À distance de la phase aigüe, les tests allergologiques cutanés réalisés par un dermato-allergologue expert sont utiles pour confirmer, s’ils sont positifs, l’imputabilité médicamenteuse. Cependant, des tests négatifs n’excluent pas la responsabilité d’un médicament. Les molécules retenues responsables, et celles de la même classe chimique, sont formellement contre-indiquées à vie. Le patient doit informer le médecin généraliste de la carte d’allergie qui lui a été remise. Le médecin hospitalier se charge de la déclaration de pharmacovigilance.
Les médecins traitants doivent être sensibilisés à la possibilité de séquelles auto-immunes, à dépister dans l’année qui suit la phase aiguë.
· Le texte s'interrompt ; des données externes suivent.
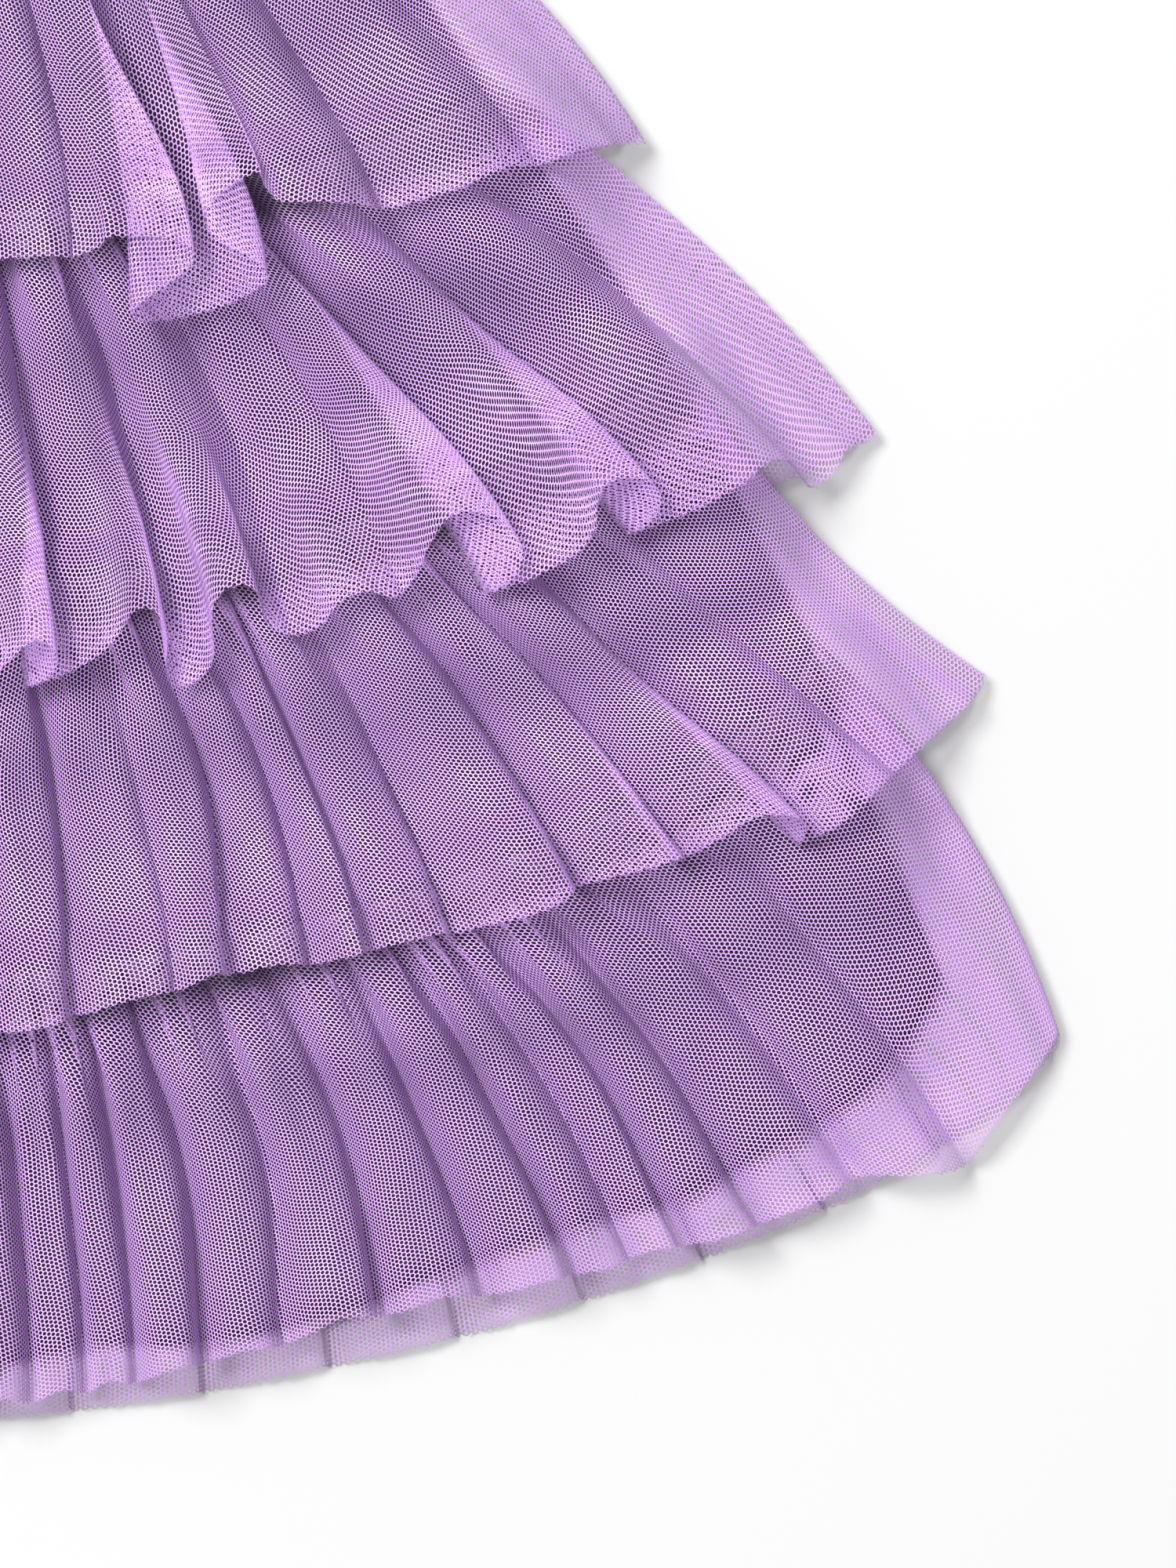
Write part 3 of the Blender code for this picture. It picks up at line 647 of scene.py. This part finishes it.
def add_sheet(name, points, uv, thick, material):
    """A closed thin shell about a grid of points."""
    rows, columns = points.shape[:2]
    across, down = np.gradient(points, axis=1), np.gradient(points, axis=0)
    normal = np.cross(across, down)
    normal = normal / np.maximum(np.linalg.norm(normal, axis=-1, keepdims=True), 1e-9)
    normal = normal * np.sign(normal[..., 2].mean())
    both = np.stack([points + normal * thick / 2, points - normal * thick / 2])
    count = rows * columns
    grid = np.arange(count).reshape(rows, columns)
    a, b, c, d = grid[:-1, :-1], grid[1:, :-1], grid[1:, 1:], grid[:-1, 1:]
    upper = np.stack([a, b, c, d], axis=-1).reshape(-1, 4)
    edge = np.concatenate([grid[0, :], grid[1:, -1], grid[-1, -2::-1], grid[-2:0:-1, 0]])
    after = np.roll(edge, -1)
    rim = np.stack([edge, after, after + count, edge + count], axis=-1)
    faces = np.concatenate([upper, upper[:, ::-1] + count, rim])
    flat = np.concatenate([uv.reshape(-1, 2)] * 2)
    return add_mesh(name, both.reshape(-1, 3), faces, flat, material)


class Nodes:
    """Short ways to add and join shader nodes."""

    def __init__(self, name):
        self.material = bpy.data.materials.new(name)
        self.material.use_nodes = True
        self.tree = self.material.node_tree
        self.tree.nodes.clear()

    def add(self, kind, inputs=None, **settings):
        node = self.tree.nodes.new(kind)
        for key, value in settings.items():
            setattr(node, key, value)
        for key, value in (inputs or {}).items():
            if isinstance(value, bpy.types.NodeSocket):
                self.tree.links.new(value, node.inputs[key])
            else:
                node.inputs[key].default_value = value
        return node

    def math(self, operation, a, b=0.0):
        return self.add("ShaderNodeMath", {0: a, 1: b}, operation=operation).outputs[0]

    def vector(self, operation, a, b=(0.0, 0.0, 0.0)):
        return self.add("ShaderNodeVectorMath", {0: a, 1: b}, operation=operation).outputs

    def scaled(self, colour, share):
        """A colour times a share."""
        node = self.add("ShaderNodeVectorMath", {0: colour}, operation="SCALE")
        self.tree.links.new(share, node.inputs["Scale"])
        return node.outputs[0]

    def uv(self):
        return self.add("ShaderNodeUVMap", uv_map="cloth").outputs[0]

    def noise(self, uv, scale, detail):
        inputs = {"Vector": uv, "Scale": scale, "Detail": detail}
        return self.add("ShaderNodeTexNoise", inputs).outputs[0]

    def patchy(self, colours, cloud):
        """A colour that goes from the first to the second as a cloud does."""
        inputs = {0: cloud, 6: colours[0], 7: colours[1]}
        return self.add("ShaderNodeMix", inputs, data_type="RGBA").outputs[2]

    def surface(self, looks):
        return self.add("ShaderNodeBsdfPrincipled", looks).outputs[0]

    def finish(self, surface):
        self.add("ShaderNodeOutputMaterial", {"Surface": surface})
        return self.material


def net_thread(n, uv):
    """1 on the net's threads and 0 in its holes, which are round, in staggered columns."""
    wide, high = 2 * NET_COLUMN * MM, NET_ROW * MM
    cells = n.vector("MULTIPLY", uv, (1 / wide, 1 / high, 0.0))[0]
    distances = []
    for shift in ((0.5, 0.5, 0.0), (0.0, 0.0, 0.0)):
        moved = n.vector("ADD", cells, shift)[0]
        part = n.vector("FRACTION", moved)[0]
        middle = n.vector("SUBTRACT", part, (0.5, 0.5, 0.0))[0]
        real = n.vector("MULTIPLY", middle, (wide / MM, high / MM, 0.0))[0]
        distances.append(n.vector("LENGTH", real)[1])
    return n.add(
        "ShaderNodeMapRange",
        {
            "Value": n.math("MINIMUM", *distances),
            "From Min": HOLE_RADIUS - HOLE_BLUR,
            "From Max": HOLE_RADIUS + HOLE_BLUR,
        },
    ).outputs[0]


def net_material(name, painted_light, painted_shade):
    """Soft nylon net, cut raw along the hem. Its colour is scaled by painted_light, a painted
    lightening where it shows, and goes to painted_shade, a painted darkening at the gathered edge,
    beneath a hem."""
    n = Nodes(name)
    uv = n.uv()
    along, over_hem = n.add("ShaderNodeSeparateXYZ", {0: uv}).outputs[:2]
    ragged = n.math("MULTIPLY", n.noise(uv, RAGGED_FINE, 0.0), RAGGED_DEEP)
    tooth = n.math("PINGPONG", along, NET_COLUMN * MM / 2)
    kept = n.math("GREATER_THAN", over_hem, n.math("ADD", ragged, tooth))
    mask = n.math("MULTIPLY", net_thread(n, uv), kept)
    # This share scales the lower tiers' colour and what shines through them: a painted lightening
    # where they show, and a painted shade at the gathered edge beneath the hem above.
    painted_light_and_shade = n.add(
        "ShaderNodeMapRange",
        {
            "Value": over_hem,
            "From Min": (STRIP_DROP - NET_PAINTED_SHADE_FROM) * MM,
            "From Max": (STRIP_DROP - NET_PAINTED_SHADE_TO) * MM,
            "To Min": painted_light,
            "To Max": painted_shade,
        },
        interpolation_type="SMOOTHSTEP",
    ).outputs[0]
    colour = n.scaled(n.patchy(NET_COLOURS, n.noise(uv, NET_PATCHES, 1.0)), painted_light_and_shade)
    surface = n.surface({"Base Color": colour, **NET_LIGHT})
    glow = n.scaled(NET_GLOW, painted_light_and_shade)
    through = n.add("ShaderNodeBsdfTranslucent", {"Color": glow}).outputs[0]
    cloth = n.add("ShaderNodeMixShader", {0: NET_THROUGH, 1: surface, 2: through}).outputs[0]
    clear = n.add("ShaderNodeBsdfTransparent").outputs[0]
    return n.finish(n.add("ShaderNodeMixShader", {0: mask, 1: clear, 2: cloth}).outputs[0])


def plain_material(name, colour, roughness):
    n = Nodes(name)
    return n.finish(n.surface({"Base Color": colour, "Roughness": roughness}))


def band_material():
    """Soft ribbed casing over elastic."""
    n = Nodes("lilac_band_cloth")
    uv = n.uv()
    colour = n.patchy(BAND_COLOURS, n.noise(uv, BAND_PATCHES, 4.0))
    weave = n.add("ShaderNodeTexWave", {"Vector": uv, "Scale": BAND_RIBS, "Distortion": 1.0})
    cross = n.add("ShaderNodeTexWave", {"Vector": uv, "Scale": BAND_RIBS}, bands_direction="Y")
    both = n.math("ADD", weave.outputs[1], cross.outputs[1])
    bump = n.add("ShaderNodeBump", {"Strength": 0.35, "Distance": 0.00015, "Height": both})
    looks = {"Base Color": colour, "Roughness": 0.7, "Sheen Weight": 0.3}
    return n.finish(n.surface({**looks, "Normal": bump.outputs[0]}))


def band_ring(half, thick):
    """Points (x, z) round a pressed tube with its middle at z 0, and their outward normals."""
    radius = thick / 2
    straight = half - radius
    share = np.linspace(0.0, 1.0, BAND_AROUND, endpoint=False)
    run = share * (4 * straight + 2 * math.pi * radius)
    top, turn = 2 * straight, math.pi * radius
    x = np.where(run < top, straight - run, 0.0)
    z = np.where(run < top, radius, 0.0)
    nx, nz = np.zeros_like(run), np.where(run < top, 1.0, 0.0)
    left = (run >= top) & (run < top + turn)
    angle = math.pi / 2 + (run - top) / radius
    low = (run >= top + turn) & (run < 2 * top + turn)
    right = run >= 2 * top + turn
    angle = np.where(right, -math.pi / 2 + (run - 2 * top - turn) / radius, angle)
    round_x = np.where(left, -straight, straight) + radius * np.cos(angle)
    x = np.where(left | right, round_x, np.where(low, run - top - turn - straight, x))
    z = np.where(left | right, radius * np.sin(angle), np.where(low, -radius, z))
    nx = np.where(left | right, np.cos(angle), nx)
    nz = np.where(left | right, np.sin(angle), np.where(low, -1.0, nz))
    return x, z, nx, nz, run


def add_band():
    """The casing gathered over its elastic, pressed flat and open at both ends, with stitches."""
    drops = np.linspace(-BAND_DEPTH, -GAP, BAND_DOWN)[:, None]
    x, z, nx, nz, run = band_ring(BAND_HALF, BAND_THICK)
    noise = Noise(BAND_SEED)
    drift = BAND_DRIFT * noise.at(run / BAND_DRIFT_WIDE, drops / BAND_DRIFT_LONG)
    beat = 2 * math.pi * run / BAND_GATHER + drift
    change = BAND_CHANGE * noise.at(run / BAND_CHANGE_WIDE + 40.0, drops / BAND_CHANGE_LONG)
    depth = BAND_GATHER_DEPTH * (1.0 - BAND_CHANGE + change)
    sunk = depth * (0.5 - 0.5 * np.cos(beat))
    for at in BAND_STITCH_DROPS:
        sunk = sunk + STITCH_GROOVE * np.exp(-(((drops - at) / STITCH_GROOVE_WIDE) ** 2))
    outer = np.stack(
        [x - nx * sunk, drops + 0 * x, np.maximum(z - nz * sunk, -BAND_THICK / 2)], axis=-1
    )
    ix, iz = band_ring(BAND_HALF - BAND_WALL, BAND_THICK - 2 * BAND_WALL)[:2]
    inner = np.stack([ix + 0 * drops, drops + 0 * ix, iz + 0 * drops], axis=-1)
    lift = np.array([0.0, 0.0, BAND_THICK / 2])
    points = np.concatenate([outer.reshape(-1, 3), inner.reshape(-1, 3)]) + lift
    count = BAND_AROUND * BAND_DOWN
    grid = np.arange(count).reshape(BAND_DOWN, BAND_AROUND)
    after = np.roll(grid, -1, axis=1)
    skin = np.stack([grid[:-1], after[:-1], after[1:], grid[1:]], axis=-1).reshape(-1, 4)
    ends = [
        np.stack([grid[-1], after[-1], after[-1] + count, grid[-1] + count], axis=-1),
        np.stack([after[0], grid[0], grid[0] + count, after[0] + count], axis=-1),
    ]
    faces = np.concatenate([skin[:, ::-1], skin + count, *(end[:, ::-1] for end in ends)])
    uv = np.stack([run + 0 * drops, drops + 0 * run], axis=-1).reshape(-1, 2)
    cloth = band_material()
    band = add_mesh("band_casing", points, faces, np.concatenate([uv, uv]), cloth)
    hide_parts("waistband")
    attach(band, "root")
    add_stitches()


def add_stitches():
    """Rows of machine stitches along the casing's upper face."""
    corners = np.array([(-1, -1), (1, -1), (1, 1), (-1, 1)])
    points, faces = [], []
    straight = BAND_HALF - BAND_THICK / 2
    for drop in BAND_STITCH_DROPS:
        for at in np.arange(-straight, straight, STITCH_EVERY):
            start = len(points)
            for along, wide, high in STITCH_RINGS:
                x, z = at + along * STITCH_LONG, BAND_THICK - STITCH_SUNK + high
                for side, up in corners:
                    points.append((x, drop + side * wide, z + up * wide))
            last = len(points) - 4
            for ring in range(start, last, 4):
                for k in range(4):
                    after = (k + 1) % 4
                    faces.append((ring + k, ring + after, ring + 4 + after, ring + 4 + k))
            faces.append((start + 3, start + 2, start + 1, start))
            faces.append((last, last + 1, last + 2, last + 3))
    points, faces = np.array(points), np.array(faces)
    thread = plain_material("lilac_thread", THREAD_COLOUR, 0.5)
    made = add_mesh("band_stitches", points, faces[:, ::-1], points[:, :2], thread)
    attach(made, "root")


def lining_material():
    """Fine plain knit of the base skirt, coloured near black, a painted shadow seen through the
    net's holes.
    """
    n = Nodes("lining_painted_shade")
    uv = n.uv()
    # Its near-black colour is painted shade for the net's holes.
    colour = n.patchy(LINING_PAINTED_SHADE_COLOURS, n.noise(uv, LINING_PATCHES, 3.0))
    knit = n.add("ShaderNodeTexWave", {"Vector": uv, "Scale": LINING_KNIT}).outputs[1]
    bump = n.add("ShaderNodeBump", {"Strength": 0.3, "Distance": 0.0002, "Height": knit})
    looks = {"Base Color": colour, "Roughness": 0.85, "Normal": bump.outputs[0]}
    return n.finish(n.surface(looks))


def build_skirt():
    """Lays the pieces on each other from the table up, and adds the waistband."""
    net, lining = net_material("lilac_net_cloth", 1.0, 1.0), lining_material()
    # The lower tiers take a copy of the net with a painted lightening and a painted shade.
    painted_net = net_material("lilac_net_painted_light_and_shade", NET_PAINTED_LIGHT, NET_PAINTED_SHADE)
    pile = Pile()
    seed = SEED
    for tier in TIERS:
        laid = tier._replace(hem_mid=tier.hem_mid + BACK_LONGER)
        add_strip(laid, "back", pile, seed, net)
        seed += SEED_STEP
    for name, below in (("base_back", "tier_4_back"), ("base_front", "base_back")):
        points, uv = base_panel(pile, name)
        piece = add_sheet("cloth_" + name, points, uv, LINING, lining)
        declare(piece, name)
        pile.lay(points)
    for tier in reversed(TIERS):
        add_strip(tier, "front", pile, seed, net if tier is TIERS[0] else painted_net)
        seed += SEED_STEP
    add_band()


def add_strip(tier, side, pile, seed, net):
    points, uv = strip(tier, side, pile, seed)
    pile.lay(points + (0.0, 0.0, CLOTH / 2))
    name = f"{tier.name}_{side}"
    piece = add_sheet("net_" + name, points, uv, CLOTH, net)
    declare(piece, name)


def declare(piece, node):
    """Puts a sheet in its solid's place."""
    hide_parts(node)
    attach(piece, "root")


def add_floor():
    mesh = bpy.data.meshes.new("floor")
    reach = FLOOR_REACH
    corners = [(-reach, -reach, 0), (reach, -reach, 0), (reach, reach, 0), (-reach, reach, 0)]
    mesh.from_pydata(corners, [], [(0, 1, 2, 3)])
    mesh.materials.append(plain_material("white_floor", FLOOR_COLOUR, 0.9))
    floor = bpy.data.objects.new("floor", mesh)
    bpy.context.scene.collection.objects.link(floor)


def add_light():
    """One large soft lamp, high on the upper left."""
    lamp = bpy.data.lights.new("key", "AREA")
    lamp.energy = KEY_POWER
    lamp.size = KEY_SIZE
    made = bpy.data.objects.new("key", lamp)
    bpy.context.scene.collection.objects.link(made)
    made.location = KEY_PLACE
    aim = Vector(KEY_AIM) - Vector(KEY_PLACE)
    made.rotation_euler = aim.to_track_quat("-Z", "Y").to_euler()


def add_camera():
    """A camera straight above the part of the skirt that the photo shows."""
    across = (PHOTO_WIDE / 2 - MIDDLE_PIXEL) * MM_PER_PIXEL
    drop = (PHOTO_HIGH / 2 - SEAM_PIXEL) * MM_PER_PIXEL
    high = PHOTO_HIGH * MM_PER_PIXEL * MM
    data = bpy.data.cameras.new("camera")
    data.sensor_fit = "VERTICAL"
    data.sensor_height = SENSOR_HIGH
    data.lens = SENSOR_HIGH * (CAMERA_HIGH - SKIRT_HIGH) / high
    camera = bpy.data.objects.new("camera", data)
    camera.location = ((MID_X + across) * MM, (SEAM_Y - drop) * MM, CAMERA_HIGH)
    bpy.context.scene.collection.objects.link(camera)
    bpy.context.scene.camera = camera


def add_world():
    world = bpy.data.worlds.new("studio")
    world.use_nodes = True
    sky = world.node_tree.nodes["Background"]
    sky.inputs[0].default_value = WHITE
    sky.inputs[1].default_value = SKY_STRENGTH
    bpy.context.scene.world = world


scene = bpy.context.scene
scene.view_settings.view_transform = "Standard"

# Light passes many holes of the net on its way, and few bounces between its layers are enough.
scene.cycles.transparent_max_bounces = 12
scene.cycles.max_bounces = 3
scene.cycles.diffuse_bounces = 2
scene.cycles.glossy_bounces = 1

build_skirt()
add_floor()
add_world()
add_light()
add_camera()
Enfin, il est important de conseiller au patient de consulter en urgence en cas de douleur thoracique et dyspnée même à distance de la phase aiguë du DRESS, pour ne pas méconnaître une myocardite.
Qu’en retenir ?
En résumé, le médecin généraliste :
- identifie les symptômes et signes évoquant un DRESS ;
- identifie et arrête le ou les médicaments suspects ;
- demande un bilan biologique de base en urgence ;
- oriente rapidement le patient vers un service d’urgence ou un service de dermatologie en lien avec un centre expert en toxidermies graves ;
- peut initier une corticothérapie locale très forte mais évite, sauf avis spécialisé, toute corticothérapie générale ;
- veille au respect de l’ordonnance de sortie du patient, et notamment à la décroissance très progressive de la corticothérapie, en lien avec le dermatologue référent et le centre expert ;
- prend connaissance de la carte d’allergie et veille donc à ne pas represcrire des molécules responsables du DRESS ou de même classe chimique ;
- constitue le dossier de prise en charge sociale selon la gravité des atteintes et les possibles séquelles : prise en charge à 100 % en affection hors liste (le formulaire de demande d’ALD doit préciser la nature des séquelles, leur gravité et le suivi multidisciplinaire coordonné avec le centre expert) ;
- prolonge si besoin l’arrêt de travail qui suit la phase aiguë ;
- participe au soutien psychologique au patient, en coordination avec un psychologue ou un psychiatre si besoin ;
- enfin, le médecin généraliste doit garder en mémoire le risque de DRESS de certains médicaments et en respecter le bon usage et les bonnes indications.
Diagnostics différentiels de DRESS
❖ Une autre toxidermie (exanthème maculopapuleux, pustulose exanthématique aiguë généralisée, nécrolyse épidermique débutante).
❖ Une virose (notamment chez l’enfant) : sérologies EBV (IgM anti-VCA, IgG anti-VCA, IgG anti-EBNA), CMV (IgM et IgG), parvovirus B19 (IgM et IgG), ou PCR EBV, CMV, parvovirus B19, HHV6, adénovirus et entérovirus.
❖ Une infection bactérienne type scarlatine, notamment chez l’enfant, ou une infection toxinique.
❖ Une autre cause d’érythrodermie (eczéma, psoriasis, lymphome T cutané).
❖ Un lymphome, notamment un lymphome angio-immunoblastique.
❖ Une maladie de Kikuchi.
❖ Une maladie de Kawasaki, notamment chez l’enfant devant l’association fièvre, éruption cutanée, altération de l’état général, atteinte muqueuse avec conjonctivite et chéilite et adénopathies.
Toxibul. Carte des centres prenant en charge les dermatoses bulleuses et les toxidermies en France. 19 décembre 2024.